Opportunities to save time and cost for the project’s overall benefit are missed if there is unnecessary and uninformed pushback on changes proposed by experienced contractors. 

The other big problem is when the asset owner conceptualises a pipeline project and then engages a large engineering design firm to develop the detailed design. The trenchless component of projects does not necessarily get allocated the requisite skills and priority required to optimise trenchless solutions and methods to provide significant value to a project. 

This is where we end up with a poorly conceived job for the contractors to deliver. 

Neither the consultant nor the graduate engineer has the knowledge or the experience to suggest a less conservative, potentially innovative design. 

Occasionally, consulting engineers will have the foresight to go to a contractor to ask for help. Contractors are often reluctant to give out clever or innovative solutions. They have no guarantee that they will win the project and that others will benefit from their unpaid time and ideas. There must be a better way of doing things.

Horizontal directional drilling – Future

HDD Engineering strives to fill this void and develop our industry, starting with innovative engineering solutions first principles. With 25-plus years of boots-on-the-ground HDD-specific construction experience, Maxibor provides key support to big design houses.

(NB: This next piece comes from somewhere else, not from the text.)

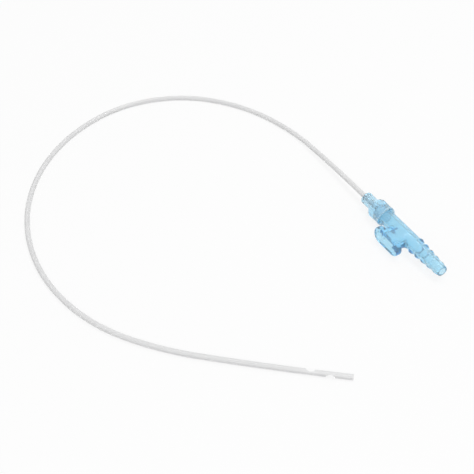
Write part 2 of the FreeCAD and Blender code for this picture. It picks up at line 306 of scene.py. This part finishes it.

They can enhance their initial designs without issues of probity and contract expectation associated with contractors. 

As projects progress, asset owners and their project engineering consultants increasingly reach out to specialist HDD designers and contractors. 

Their experience in long bores ensures the development of innovative trenchless solutions for complex project challenges. This is the approach adopted on the Sydney Water Refresh Vaucluse Diamond Bay project. Comdain is working with Maxibor and HDD Engineering to develop a constructive design for this landmark project, including a 1.85 km pipeline.